This book devastated me. I read three-quarters of it sitting in the hospital while my youngest was being checked out for strep throat and a potential abscess, most of which time was spent waiting and waiting for more information. As the book begins, we already know that Navalny is dead, but I didn’t anticipate how truly good, generous, and self-sacrificing he was in the service of his beautiful country and people—especially despite the uphill battle he faced trying to make a permanent dent in Russia’s culture of corruption, greed, misinformation, and propaganda.
His autobiography, Patriot, explores his life as Russia’s most progressive and prominent opposition leader: his childhood in the Soviet Union, the poisoning attempt he suffered in 2020, his subsequent recovery in Germany, his brave return to Russia to continue his work, and finally, his inevitable imprisonment and death in February 2024.
Coming from a close-knit family during the Soviet Union, his family’s sense of humor, resilience, and optimism for their country truly shaped who he was. As the system collapsed, he saw both new freedoms and a cancer of corruption that his family had to learn to navigate. He decided to study law, and in doing so, he built a core mission: to become an activist who could challenge—and inspire others to challenge—the deep-seated corruption that has plagued Russia’s culture and politics for generations. He started a wildly popular blog where he recorded the repeated efforts of the government to silence him: arrests, fines, constant surveillance, underhanded political games to prevent him from running for office, increasingly absurd criminal prosecutions, and outright violence. In response, he built the Anti-Corruption Foundation (FBK) to challenge it all and bring true ethical and moral solidity to Russian life from the ground up.

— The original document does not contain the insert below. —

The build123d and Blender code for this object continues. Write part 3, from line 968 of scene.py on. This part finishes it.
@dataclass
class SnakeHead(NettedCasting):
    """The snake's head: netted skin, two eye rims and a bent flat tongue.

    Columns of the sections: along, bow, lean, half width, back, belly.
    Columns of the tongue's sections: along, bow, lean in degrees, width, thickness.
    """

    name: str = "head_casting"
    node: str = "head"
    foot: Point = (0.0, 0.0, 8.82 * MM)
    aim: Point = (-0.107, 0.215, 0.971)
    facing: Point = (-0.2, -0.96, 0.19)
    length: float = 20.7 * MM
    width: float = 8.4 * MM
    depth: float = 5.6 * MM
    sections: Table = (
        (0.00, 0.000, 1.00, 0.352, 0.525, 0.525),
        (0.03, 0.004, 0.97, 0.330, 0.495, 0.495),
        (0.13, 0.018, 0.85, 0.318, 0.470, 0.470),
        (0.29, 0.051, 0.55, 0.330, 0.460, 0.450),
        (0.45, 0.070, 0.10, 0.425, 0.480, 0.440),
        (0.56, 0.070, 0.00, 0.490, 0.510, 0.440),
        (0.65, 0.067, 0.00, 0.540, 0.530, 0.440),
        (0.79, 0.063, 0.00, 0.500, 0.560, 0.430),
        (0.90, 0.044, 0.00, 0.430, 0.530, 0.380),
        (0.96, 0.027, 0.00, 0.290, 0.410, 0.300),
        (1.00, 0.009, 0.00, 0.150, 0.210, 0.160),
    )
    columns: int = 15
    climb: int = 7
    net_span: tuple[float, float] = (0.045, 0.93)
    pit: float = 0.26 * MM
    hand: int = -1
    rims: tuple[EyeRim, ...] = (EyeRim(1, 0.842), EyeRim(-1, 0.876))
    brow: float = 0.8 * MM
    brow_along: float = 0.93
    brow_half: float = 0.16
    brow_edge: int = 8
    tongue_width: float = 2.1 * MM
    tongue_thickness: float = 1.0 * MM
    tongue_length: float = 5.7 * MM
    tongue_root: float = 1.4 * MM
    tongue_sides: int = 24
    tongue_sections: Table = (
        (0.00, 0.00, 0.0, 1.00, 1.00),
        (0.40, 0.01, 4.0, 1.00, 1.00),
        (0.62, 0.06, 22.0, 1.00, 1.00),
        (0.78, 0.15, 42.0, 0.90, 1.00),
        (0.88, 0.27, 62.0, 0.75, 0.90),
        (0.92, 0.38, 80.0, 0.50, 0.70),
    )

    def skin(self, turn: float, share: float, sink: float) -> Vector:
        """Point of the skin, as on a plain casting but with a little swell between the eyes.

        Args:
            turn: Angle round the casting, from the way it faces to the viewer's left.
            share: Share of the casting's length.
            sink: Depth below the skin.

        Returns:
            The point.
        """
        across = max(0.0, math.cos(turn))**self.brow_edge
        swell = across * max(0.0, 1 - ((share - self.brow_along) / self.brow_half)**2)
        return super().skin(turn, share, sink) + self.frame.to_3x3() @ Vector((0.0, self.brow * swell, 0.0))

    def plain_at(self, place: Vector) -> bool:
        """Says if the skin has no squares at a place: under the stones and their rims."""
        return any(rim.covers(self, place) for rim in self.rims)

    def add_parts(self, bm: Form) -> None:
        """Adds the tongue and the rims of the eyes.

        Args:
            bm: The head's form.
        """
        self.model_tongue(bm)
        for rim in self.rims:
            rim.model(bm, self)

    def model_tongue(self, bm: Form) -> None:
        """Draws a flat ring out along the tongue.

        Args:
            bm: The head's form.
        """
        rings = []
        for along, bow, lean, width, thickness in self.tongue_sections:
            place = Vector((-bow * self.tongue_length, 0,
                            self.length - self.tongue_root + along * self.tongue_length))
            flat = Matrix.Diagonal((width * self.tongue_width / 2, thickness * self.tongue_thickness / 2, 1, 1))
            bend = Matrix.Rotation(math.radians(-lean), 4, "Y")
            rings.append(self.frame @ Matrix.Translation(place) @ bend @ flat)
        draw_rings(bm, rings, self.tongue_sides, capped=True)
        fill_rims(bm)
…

His biggest rock was his supportive wife, Yulia Navalnaya—she was an emotional anchor as much as a mother, partner, and truly amazing person. She and their children stood by him as he literally risked his life for a better future for his family, a mission and optimism his parents shared.
As the book continues, he remains unshakable through his poisoning and imprisonment, despite the increasingly bleak circumstances. Once he is imprisoned, his vibrant YouTube channel ceases, and he writes of his solitary confinement, arbitrary emotional and physical punishments, censorship, sleep deprivation, and the constant humiliations meant to break him. He pushes on despite all of this, knowing what his future holds: death at the hands of the state. He retreats to letter writing, reading, and a quiet acceptance as he wastes away.
Of course, he never finishes the book.
This is one of the most fascinating autobiographies I have ever read. I am in awe of and deeply respect his courage through all of this. He exposes the corruption and abuse I have heard about from friends who have worked in Moscow and in government, but he also possesses a true spirit of freedom and humor that keeps him from abandoning the ideal that Russia can one day become a democratic country. Some of the most memorable moments of the book come from this humor—joking about the prison guards, bureaucrats, and judges, and even making fun of himself at times, fully aware of how absurd his situation was. His resistance is pure hope itself. Despite the arrests, the imprisonment, his injuries, and the poisoning, he never abandons his belief that he and his countrymen can have a truly bright future. His heart was gold, and his family was the most important thing to him in the world. He was a martyr, and one of the bravest men I have ever read about—someone worthy of emulating in everything he stood for.